Eine Unterbrechung ist bei Anordnung der vorläufigen Eigenverwaltung auch nicht nach § 240 Satz 2 ZPO erfolgt. Demnach wird das Verfahren unterbrochen, wenn die Verwaltungs- und Verfügungsbefugnis über das Vermögen des Schuldners auf einen vorläufigen Insolvenzverwalter übergeht. Dies betrifft abgesehen von Fällen einer gesonderten gerichtlichen Ermächtigung nur den sog. „starken“ vorläufigen Insolvenzverwalter mit Verwaltungs- und Verfügungsbefugnis gemäß § 21 Abs. 2 Satz 1 Nr. 2, § 22 Abs. 1 InsO, denn der zivilprozessuale Normzweck des § 240 ZPO knüpft an die Prozessführungsbefugnis an [2]. Bei Anordnung der vorläufigen Eigenverwaltung wird nach § 270a Abs. 1 InsO aber gerade kein allgemeines Verfügungsverbot und kein Zustimmungsvorbehalt angeordnet. Die Verwaltungs- und Verfügungsbefugnis und damit auch die Prozessführungsbefugnis verbleibt beim Schuldner. § 240 Satz 2 ZPO findet damit keine Anwendung [3].

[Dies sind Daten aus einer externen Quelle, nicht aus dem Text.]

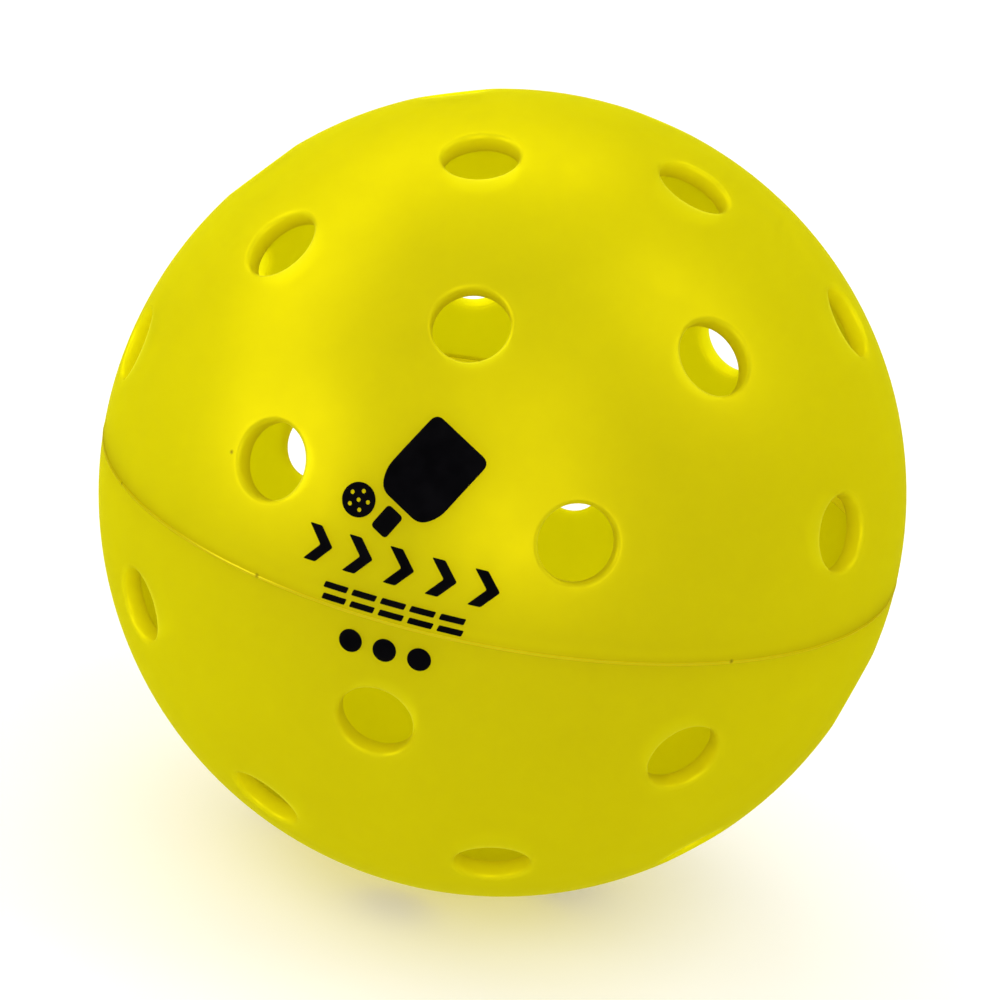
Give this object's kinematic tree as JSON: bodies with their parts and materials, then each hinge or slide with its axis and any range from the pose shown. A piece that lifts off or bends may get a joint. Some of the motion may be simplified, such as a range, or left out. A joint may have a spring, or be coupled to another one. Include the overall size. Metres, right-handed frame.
{
  "type": "pickleball ball",
  "caption": "Hollow perforated outdoor pickleball ball: two drilled plastic half shells welded round the equator.",
  "frame": {"origin": "centre of the ball", "axes": "+Z along the pole axis, square to the welded seam; +X and +Y each through a hole of the upper half's first row above the seam, seen from above"},
  "size_m": [0.0742, 0.0742, 0.074],
  "materials": {
    "shell_plastic": "satin moulded plastic, bright yellow",
    "seam_plastic": "satin welded plastic, bright yellow",
    "print_ink": "satin black ink"
  },
  "bodies": {
    "root": {"upper_shell": "shell_plastic", "lower_shell": "shell_plastic", "weld_seam": "seam_plastic"}
  },
  "joints": []
}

Allerdings ist zu beachten, dass sich die Sachlage auch für den eigenverwaltenden Schuldner durch den Insolvenzantrag und das Eröffnungsverfahren geändert hat. Er hat nunmehr insolvenzspezifische Verpflichtungen im Rahmen der vorläufigen Eigenverwaltung zu erfüllen [4] und muss sich gegebenenfalls diesbezüglich mit dem vorläufigen Sachwalter abstimmen. Dies kann sich auf die weitere Prozessführung auswirken. Zur Gewährleistung eines fairen Verfahrens kann es daher geboten sein, nach § 224 Abs. 2 ZPO Fristverlängerungen zu gewähren oder nach § 227 Abs. 1 Satz 1 ZPO Termine zu verlegen [5]. Dies war hier nicht veranlasst und wurde von der Beklagten zu 2. auch nicht beantragt.
Bundesarbeitsgericht, Urteil vom 14. Mai 2020 – 6 AZR 235/19
- vgl. BAG 22. August 2017 – 1 AZR 546/15 (A) – Rn. 12; 5. Mai 2015 – 1 AZR 763/13 – Rn. 16, BAGE 151, 302; BGH 7. Dezember 2006 – V ZB 93/06 – Rn. 6[↩]
- vgl. BGH 16. Mai 2013 – IX ZR 332/12 – Rn. 16; Musielak/Voit/Stadler ZPO 17. Aufl. § 240 Rn. 3; MünchKomm-ZPO/Stackmann 5. Aufl. § 240 Rn. 13[↩]
- LG Freiburg (Breisgau) 9. Mai 2014 – 12 O 62/13 – zu 1 b und c der Gründe; HK-InsO/Brünkmans 9. Aufl. § 270a Rn. 23; Uhlenbruck/Zipperer 15. Aufl. § 270a InsO Rn. 24[↩]
- vgl. hierzu BGH 21. Juli 2016 – IX ZB 70/14 – Rn. 70 ff., BGHZ 211, 225; Nerlich/Römermann/Riggert InsO Stand April 2018 § 270a Rn. 15a[↩]
- vgl. BGH 20. Dezember 2011 – VI ZR 14/11 – Rn. 46[↩]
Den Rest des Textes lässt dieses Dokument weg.